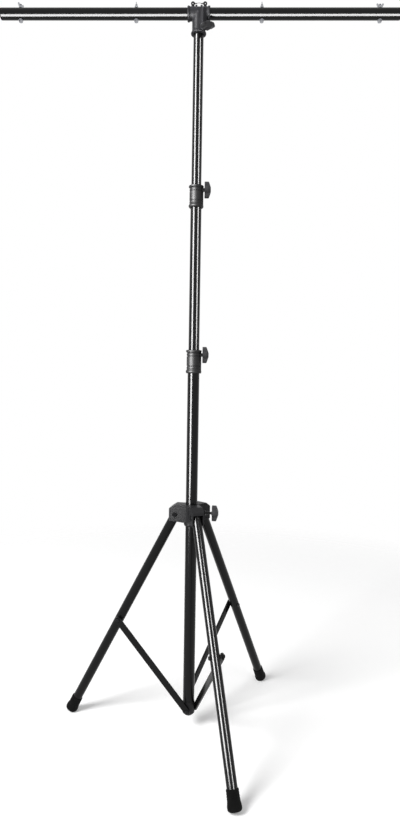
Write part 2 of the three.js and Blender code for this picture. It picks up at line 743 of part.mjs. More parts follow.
function crossbarHalf(side) {
  const end = barStartX + barHalfLength;
  const radius = barDiameter / 2;
  const profile = [
    [radius - tubeWall, barStartX], [radius, barStartX], [radius, end], [radius - tubeWall, end],
    [radius - tubeWall, barStartX],
  ];
  const tube = turnedAlongX(profile, mastSides);
  const boltRadius = hangerBoltDiameter / 2 + fitGap;
  const through = (x) => rod(boltRadius, -barDiameter, barDiameter, holeSides).translate(x, 0, 0);
  const pinHole = rod(pinDiameter / 2 + fitGap, 0, barDiameter, holeSides).translate(pinOffset, 0, 0);
  const cuts = [...Object.values(hangerOffsets).map(through), pinHole].map(solid);
  const half = without(solid(tube), ...cuts);
  return side > 0 ? half : half.rotate([0, 0, 180]);
}

function endCap(side) {
  const face = barStartX + barHalfLength;
  const radius = barDiameter / 2;
  const spigot = radius - tubeWall - fitGap;
  const rimStart = face + fitGap;
  const rimEnd = rimStart + capRim;
  const profile = [
    [0, rimEnd], [radius - capEdge, rimEnd], [radius, rimEnd - capEdge], [radius, rimStart],
    [spigot, rimStart], [spigot, face - capDepth], [spigot - capWall, face - capDepth],
    [spigot - capWall, face], [0, face],
  ];
  const cap = solid(turnedAlongX(profile, mastSides));
  return side > 0 ? cap : cap.rotate([0, 0, 180]);
}

// Hanger bolt: hexagon head and washer under the bar, shank up through it
function hangerBolt() {
  const washerTop = -barDiameter / 2 - fitGap;
  const headTop = washerTop - hangerWasherThickness;
  const headRadius = hangerHeadFlats / Math.sqrt(3);
  const head = new THREE.CylinderGeometry(headRadius, headRadius, hangerHeadHeight + fitGap, 6);
  head.rotateX(Math.PI / 2).translate(0, 0, headTop - (hangerHeadHeight - fitGap) / 2);
  const shankTop = barDiameter / 2 + hangerBoltStandOut;
  return joined(
    solid(head), solid(rod(hangerWasherDiameter / 2, headTop, washerTop, boltSides)),
    solid(rod(hangerBoltDiameter / 2, headTop, shankTop, boltSides)),
  );
}

function wingNut() {
  const base = barDiameter / 2 + fitGap;
  const hub = [
    [0, base], [wingNutBaseDiameter / 2, base], [wingNutTopDiameter / 2, base + wingNutHubHeight],
    [0, base + wingNutHubHeight],
  ];
  const tip = wingNutSpan / 2 - wingNutLobeRadius;
  const lobeZ = base + wingNutHeight - wingNutLobeRadius;
  const wing = (side) => {
    const root = new THREE.Vector2(side * wingNutTopDiameter / 2, base + wingNutLobeRadius);
    return plate(slotOutline(root, new THREE.Vector2(side * tip, lobeZ), wingNutLobeRadius),
      -wingNutBlade / 2, wingNutBlade / 2, arcSides);
  };
  const boreRadius = hangerBoltDiameter / 2 + fitGap;
  const bore = rod(boreRadius, base - cutOverrun, base + wingNutHeight + cutOverrun, holeSides);
  const nut = joined(solid(turned(hub, boltSides)), solid(wing(1)), solid(wing(-1)));
  return without(nut, solid(bore));
}

// Lock pin: a shank through the sleeve and the top wall of the bar, and a ring to pull it by
function lockPin() {
  const tip = barDiameter / 2 - pinBelowBarTop;
  const shank = rod(pinDiameter / 2, tip, pinRingAboveBar - pinRingRadius, boltSides);
  const eye = new THREE.TorusGeometry(pinRingRadius, pinRingWire, wireSides, ringSides);
  eye.rotateX(Math.PI / 2).translate(0, 0, pinRingAboveBar);
  return joined(solid(shank), solid(eye));
}

function tether() {
  const loopX = pinOffset - pinRingRadius;
  const crimpX = loopX - tetherLoopRadius;
  const reach = crimpX - tetherCrimpLength / 2;
  const span = [
    new THREE.Vector3(-reach, 0, 0), new THREE.Vector3(0, 0, tetherBow), new THREE.Vector3(reach, 0, 0),
  ];
  const section = new THREE.Shape();
  section.absarc(0, 0, tetherDiameter / 2, 0, 2 * Math.PI, false);
  const extrudePath = new THREE.CatmullRomCurve3(span);
  const settings = { steps: tetherSteps, extrudePath, curveSegments: wireSides / 2 };
  const wire = new THREE.ExtrudeGeometry(section, settings);
  const ends = [-1, 1].flatMap((side) => {
    const loop = new THREE.TorusGeometry(tetherLoopRadius, tetherDiameter / 2, wireSides, ringSides);
    const crimp = rod(tetherCrimpDiameter / 2, -tetherCrimpLength / 2, tetherCrimpLength / 2, boltSides);
    return [loop.translate(side * loopX, 0, 0), crimp.rotateY(Math.PI / 2).translate(side * reach, 0, 0)];
  });
  return joined(solid(wire), ...ends.map(solid)).translate([0, 0, pinRingAboveBar]);
}

function headAssembly() {
  const group = new THREE.Group();
  group.add(
    named('t_fitting', headFitting(), moulding()),
    named('crossbar_right', crossbarHalf(1), glossBlack()),
    named('crossbar_left', crossbarHalf(-1), glossBlack()),
    named('end_cap_right', endCap(1), knobPlastic()),
    named('end_cap_left', endCap(-1), knobPlastic()),
    named('pin_tether', tether(), blackSteel()),
  );
  for (const [side, sign] of [['left', -1], ['right', 1]]) {
    const pin = named(`lock_pin_${side}`, lockPin(), blackSteel());
    pin.position.x = sign * pinOffset;
    group.add(pin);
    for (const [place, offset] of Object.entries(hangerOffsets)) {
      const bolt = named(`hanger_bolt_${side}_${place}`, hangerBolt(), zinc());
      const nut = named(`wing_nut_${side}_${place}`, wingNut(), zinc());
      bolt.position.x = sign * offset;
      nut.position.x = sign * offset;
      nut.rotation.z = radians(wingNutRolls[`${side}_${place}`]);
      group.add(bolt, nut);
    }
  }
  group.position.z = barAxisZ;
  group.rotation.z = radians(headTurn);
  return group;
}

// The whole stand
const lowerScrewZ = lowerCollarTopZ - lowerCollarScrewDrop;
const upperScrewZ = upperCollarTopZ - upperCollarScrewDrop;
const collarKnobStandOff = collarBossStep + knobNeckLength + fitGap;
const stand = new THREE.Group();
stand.add(
  mainTube(),
  baseHub(),
  clampCollar('lower_collar', {
    diameter: lowerCollarDiameter,
    height: lowerCollarHeight,
    topZ: lowerCollarTopZ,
    screwZ: lowerScrewZ,
    outerTube: mainTubeDiameter,
    innerTube: middleTubeDiameter,
  }),
  slidingTube('middle_tube', middleTubeDiameter, middleTubeLength, middleTubeTopZ),
  guidePlug('middle_guide', middleTubeDiameter, middleTubeTopZ - middleTubeLength),
  clampCollar('upper_collar', {
    diameter: upperCollarDiameter,
    height: upperCollarHeight,
    topZ: upperCollarTopZ,
    screwZ: upperScrewZ,
    outerTube: middleTubeDiameter,
    innerTube: topTubeDiameter,
  }),
  slidingTube('top_tube', topTubeDiameter, topTubeLength, topTubeTopZ),
  guidePlug('top_guide', topTubeDiameter, topTubeTopZ - topTubeLength),
  legHousing(),
  headAssembly(),
);
for (const [side, azimuth] of Object.entries(legAzimuths)) stand.add(legAssembly(side, azimuth));
stand.add(
  clampKnob('housing', {
    azimuth: 0,
    z: pivotZ + housingKnobAbovePivot,
    tipRadius: mainBoreRadius,
    faceRadius: housingKnobReach,
    roll: 0,
  }),
  clampKnob('lower_collar', {
    azimuth: collarKnobAzimuth,
    z: lowerScrewZ,
    tipRadius: middleTubeDiameter / 2 + fitGap,
    faceRadius: lowerCollarDiameter / 2 + collarKnobStandOff,
    roll: 0,
  }),
  clampKnob('upper_collar', {
    azimuth: collarKnobAzimuth,
    z: upperScrewZ,
    tipRadius: topTubeDiameter / 2 + fitGap,
    faceRadius: upperCollarDiameter / 2 + collarKnobStandOff,
    roll: 0,
  }),
  clampKnob('head', {
    azimuth: headKnobAzimuth,
    z: headRimZ + headScrewAboveRim,
    tipRadius: topTubeDiameter / 2 + fitGap,
    faceRadius: headKnobReach,
    roll: headKnobRoll,
  }),
);

export default stand;
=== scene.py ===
"""Looks of the lighting stand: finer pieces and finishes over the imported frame.

Metres, +Z up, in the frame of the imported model: the mast stands on the Z axis, the feet on z = 0.
"""

import math

import bpy
from bpy.props import FloatProperty, FloatVectorProperty, IntProperty, PointerProperty
from bpy.types import Operator, Panel, PropertyGroup
from mathutils import Matrix, Vector


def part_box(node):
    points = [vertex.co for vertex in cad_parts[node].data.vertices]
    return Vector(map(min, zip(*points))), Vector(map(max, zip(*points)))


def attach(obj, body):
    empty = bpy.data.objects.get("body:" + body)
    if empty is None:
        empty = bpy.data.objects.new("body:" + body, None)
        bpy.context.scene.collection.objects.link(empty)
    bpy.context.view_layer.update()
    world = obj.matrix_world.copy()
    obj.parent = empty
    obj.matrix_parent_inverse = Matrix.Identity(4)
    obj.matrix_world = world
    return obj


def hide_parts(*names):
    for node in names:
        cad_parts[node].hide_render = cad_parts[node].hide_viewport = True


bl_info = {
    "name": "Lighting stand",
    "version": (1, 0, 0),
    "blender": (4, 5, 0),
    "location": "View3D > Sidebar > Stand",
    "description": "Finer pieces, finishes, lights and a camera for the packed lighting stand",
    "category": "Object",
}

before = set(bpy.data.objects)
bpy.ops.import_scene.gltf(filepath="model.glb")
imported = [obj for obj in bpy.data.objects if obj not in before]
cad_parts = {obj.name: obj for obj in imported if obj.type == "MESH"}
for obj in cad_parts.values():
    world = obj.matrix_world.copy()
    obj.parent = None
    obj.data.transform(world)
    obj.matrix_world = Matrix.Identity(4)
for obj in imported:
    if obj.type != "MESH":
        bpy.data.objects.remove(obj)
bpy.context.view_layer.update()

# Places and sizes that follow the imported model. Turns are in degrees.

LEGS = {"left": 180, "back": 60, "front": -60}
SPREAD = math.radians(27.2)  # of a leg, from upright
LEG_RADIUS, LEG_CLEAR = 0.0143, 0.0146  # of the leg tube, and of what sits against it
LEG_LENGTH = 0.74  # from the pivot to the end of the foot
BRACE_DOWN = 0.3836  # from the pivot down the leg to the brace's upper bolt
HUB_BOLT_Z = 0.058
PIVOT_TO_SCREW = 0.007  # the housing's clamp screw is that much higher than the leg pivots
KNOBS = {"housing": (0, 0), "lower_collar": (10, 0), "upper_collar": (10, 0), "head": (-37, 108)}
HEAD_TURN = 9.7
HANGERS = {"left_outer": -0.515, "left_inner": -0.18, "right_inner": 0.18, "right_outer": 0.515}
WING_ROLLS = {"left_outer": 60, "left_inner": 95, "right_inner": 85, "right_outer": 0}
PIN_X = 0.0175  # each lock pin's place along the bar, from the mast
GAP = 0.0003  # between pieces that slide or turn on each other
COLLAR_FLANGE = 0.0022  # the collar's flanges stand that much proud of its body
M8_HOLE, M6_HOLE, PIN_HOLE = 0.0043, 0.0033, 0.00305  # radii


def low(node):
    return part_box(node)[0]


def high(node):
    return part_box(node)[1]


def half_width(node):
    return (high(node).x - low(node).x) / 2


def middle_z(node):
    return (low(node).z + high(node).z) / 2


# Placing

def turn_x(degrees):
    return Matrix.Rotation(math.radians(degrees), 4, "X")


def turn_z(degrees):
    return Matrix.Rotation(math.radians(degrees), 4, "Z")


def move(x=0.0, y=0.0, z=0.0):
    return Matrix.Translation((x, y, z))


def along_x():
    """Takes a piece drawn up the Z axis and lays it along +X."""
    return Matrix.Rotation(math.pi / 2, 4, "Y")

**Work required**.
Start at the line with "for (const [side, azimuth]" and stop after the line with "cad_parts[node].hide_render = cad_parts[node].hide_viewport". Repeat exactly the lines in that range.

**Task solution**.
for (const [side, azimuth] of Object.entries(legAzimuths)) stand.add(legAssembly(side, azimuth));
stand.add(
  clampKnob('housing', {
    azimuth: 0,
    z: pivotZ + housingKnobAbovePivot,
    tipRadius: mainBoreRadius,
    faceRadius: housingKnobReach,
    roll: 0,
  }),
  clampKnob('lower_collar', {
    azimuth: collarKnobAzimuth,
    z: lowerScrewZ,
    tipRadius: middleTubeDiameter / 2 + fitGap,
    faceRadius: lowerCollarDiameter / 2 + collarKnobStandOff,
    roll: 0,
  }),
  clampKnob('upper_collar', {
    azimuth: collarKnobAzimuth,
    z: upperScrewZ,
    tipRadius: topTubeDiameter / 2 + fitGap,
    faceRadius: upperCollarDiameter / 2 + collarKnobStandOff,
    roll: 0,
  }),
  clampKnob('head', {
    azimuth: headKnobAzimuth,
    z: headRimZ + headScrewAboveRim,
    tipRadius: topTubeDiameter / 2 + fitGap,
    faceRadius: headKnobReach,
    roll: headKnobRoll,
  }),
);

export default stand;
=== scene.py ===
"""Looks of the lighting stand: finer pieces and finishes over the imported frame.

Metres, +Z up, in the frame of the imported model: the mast stands on the Z axis, the feet on z = 0.
"""

import math

import bpy
from bpy.props import FloatProperty, FloatVectorProperty, IntProperty, PointerProperty
from bpy.types import Operator, Panel, PropertyGroup
from mathutils import Matrix, Vector


def part_box(node):
    points = [vertex.co for vertex in cad_parts[node].data.vertices]
    return Vector(map(min, zip(*points))), Vector(map(max, zip(*points)))


def attach(obj, body):
    empty = bpy.data.objects.get("body:" + body)
    if empty is None:
        empty = bpy.data.objects.new("body:" + body, None)
        bpy.context.scene.collection.objects.link(empty)
    bpy.context.view_layer.update()
    world = obj.matrix_world.copy()
    obj.parent = empty
    obj.matrix_parent_inverse = Matrix.Identity(4)
    obj.matrix_world = world
    return obj


def hide_parts(*names):
    for node in names:
        cad_parts[node].hide_render = cad_parts[node].hide_viewport = True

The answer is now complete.